À la fin des entraînements du samedi, les deux équipes semblent détendues mais concentrées. Les joueurs signent des autographes pour les fans qui se sont rassemblés pour apercevoir leurs héros. Des enfants en maillots trop grands tiennent des ballons et des téléphones, espérant une signature ou un selfie pour commémorer le moment.
Debout sur la ligne de touche, je me rappelle ce qui rend la Coupe Grey si spéciale dans notre paysage national. Ce n’est pas seulement le match lui-même, mais la communauté qu’il crée – une célébration typiquement canadienne qui comble les différences géographiques, linguistiques et culturelles à travers une passion partagée pour notre version du football.
Quand les équipes entreront sur le terrain dimanche soir, elles joueront pour plus qu’un trophée. Elles ajouteront un nouveau chapitre à une tradition sportive de 111 ans qui continue de nous unir, alors que tant d’autres choses dans notre monde deviennent de plus en plus divisées.

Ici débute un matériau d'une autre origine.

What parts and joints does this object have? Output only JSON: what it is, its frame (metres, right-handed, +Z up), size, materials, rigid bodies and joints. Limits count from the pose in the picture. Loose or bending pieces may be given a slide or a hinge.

La Coupe Grey n’est pas qu’un match de championnat – c’est un moment du patrimoine national qui se déroule à nouveau chaque novembre. Et peu importe si c’est le vert de la Saskatchewan ou le bleu de Montréal qui l’emporte, le véritable gagnant sera une tradition de football canadien qui reste aussi vibrante et significative que jamais.